Nurses Planning for Shapiro
Several BWH nurses are playing a vital role in planning for the Carl J. and Ruth Shapiro Cardiovascular Center. In July, two groups made off-site visits to equipment manufacturers to get first-hand looks at the latest bedside monitors.
“Input from our nurses is critical to many of the decisions being made about patient care in the Shapiro Center,” Mairead Hickey, PhD, RN, chief nursing office and senior vice president of Patient Care Services, said. “We’re fortunate to have so many expert nurses contributing to this process.”
Several nurses traveled to Philips Medical Systems in Andover and GE in Milwaukee to compare and contrast bedside monitoring systems. “There’s quite a bit of information and details that go into making a decision for these monitoring systems, and it takes a team of clinicians to make sure we make the right decision,” Sarah Thompson, MSN, RN, nurse manager on 8CD, said.
Staff nurses also will be asked to share their clinical experience as the planning committees research other equipment, including the layout of the boom, communication systems, furniture, medication carts, and work flow processes.
For monitors, the teams reviewed the systems for size, readability, wireless capability, remote access, telemetry, data collection and database access, electronic bedside documentation, ability to interface with other systems and many other components, Thompson said. “They also wanted to get a feel for each vendor’s vision for the future of their technology and their willingness to work with us as technologies change and/or as clinicians identify future needs,” she said.
The contingent that traveled to Philips Medical Systems in Andover included Alison Gilmore, RN, 8AB nurse manager; Pavel Nelyubin, BSN, RN, 8AB; educator Jacqueline Gagnon, MS, RN, CCRN, educator on 8AB; Sarah Thompson, MSN, RN, 8CD nurse manager; Leslie Sabatino, BSN, N, 8D; Jeanne Berk, MSN, RN, 8CD educator; Mary Lou Moore, MSN, RN, CCRN, 12ABCD nurse manager; Karen Reilly, BSN, MBA, RN, Tower 12; Cathy Saniuk, MSN, RN, Advanced Heart Failure educator; Claire Lynch, BSN, RN, 10AB nurse manager; Amy Martel, RN, 10AB; Brenda Diconza, RN, assistant nurse manager in the Cardiovascular Diagnostic and Interventional Center (CDIC); Jim Rawn, MD, director Cardiac Surgery Service ICU; Chuck Labins, senior project manager for Partners and BWH Real Estate and Facilities; and L. Michael Fraai, director, and Jennifer Leigh Jackson, assistant director, both of Biomdedical Engineering.
Several nurses, including Anne Wilson, made a trip to Children’s Hospital Boston to see the Philips monitors in action on a newly outfitted unit.

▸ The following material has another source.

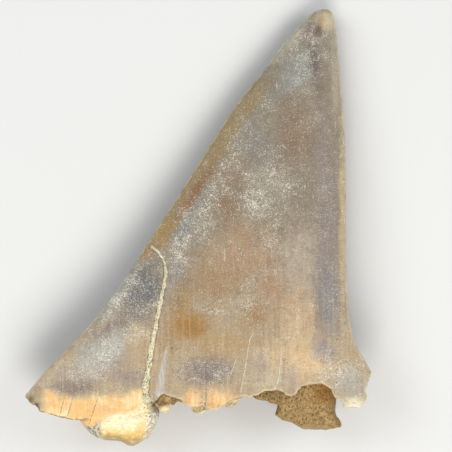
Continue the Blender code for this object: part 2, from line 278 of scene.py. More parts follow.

Representatives from GE came to BWH and made three presentations for leadership and staff, and then offered to fly a contingent of clinicians to Milwaukee for a hands-on demonstration of the equipment. Several BWHers made the roundtrip to Milwaukee in one day, including: Gilmore; Nelyubin; Diconza; Moore; Reilly; Rawn; Fraai, Jackson; and Labins. Kathleen Avery, MSN,CCRN, educator on 12 ABCD, attended GE’s presentation at BWH.
“We really had a chance to see the monitoring systems at work, almost as if we went to our own trade show,” Gilmore said. “With such a multidisciplinary team of staff nurses, managers, educators, physicians and Biomedical sharing their input and experience, we will have a broad base of knowledge and opinion to base our decision on.”
Gilmore added how the nurses who made these trips did so on very short notice. “It was great in that everyone was willing to help us make the right decision,” she said.